The world is all false—false aims, false motives, false pride, false modesty, shame bred from impurity, blushing at what it should be proud of.
If we dared, we would fain set up woman as she dawned upon primitive man. Imagination pictures to us the first male and female, without a physical flaw, in the perfection which the Creator considered costume sufficient. Reason may bring forward scientific theories respecting the origin of man, but the poetry of our natures will not permit us to accept of them. We like to see that young man fresh from the hands of his Creator, meeting his mate with her first blush of womanhood in those spring-tinted glades of Paradise; we like to think of the child-minds waking up, each drinking in the other’s fascination, each unconscious of its own perfection, filled with the new-breathed life, the joy of existence, the lavishness of surrounding nature, alone in their joint humanity, the centre of myriad wondering eyes, with the great Eye of dawning Day laving them and all creation in that rosy light.
We like to see her standing breathless before the splendour of that youthful manhood, soft mists wreathing from her like a bridal veil, her blue eyes like the forget-me-nots, into which her tender feet are sinking, pushing back with those shell-tipped, tapering fingers the wealth of golden tresses which roll from the azure-veined, ivory forehead, that she may be the better able to peer within those wells of amber brown, all unknowing of the loveliness she is herself revealing.

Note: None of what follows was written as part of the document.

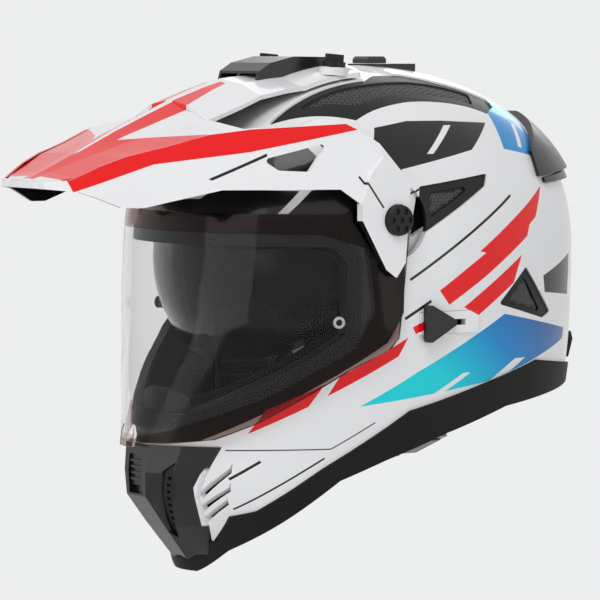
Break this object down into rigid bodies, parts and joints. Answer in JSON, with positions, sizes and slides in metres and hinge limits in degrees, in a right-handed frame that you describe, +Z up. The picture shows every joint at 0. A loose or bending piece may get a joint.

But the world has fallen from that state of purity, and we have the sordid substitute, shame, to warn us against any return; therefore we must perforce drape our ideal before we can present her to the many eyes. Yet in our draping we would consult nature with grace, rather than fashion; cover our woman without losing her identity; imitate naught except her own lines, in her drapery; let her breathe freely, move easily, and appear before us as she ought to do, wide-waisted, a woman with the look of a future matron, and not the rickety imitation of a wasp.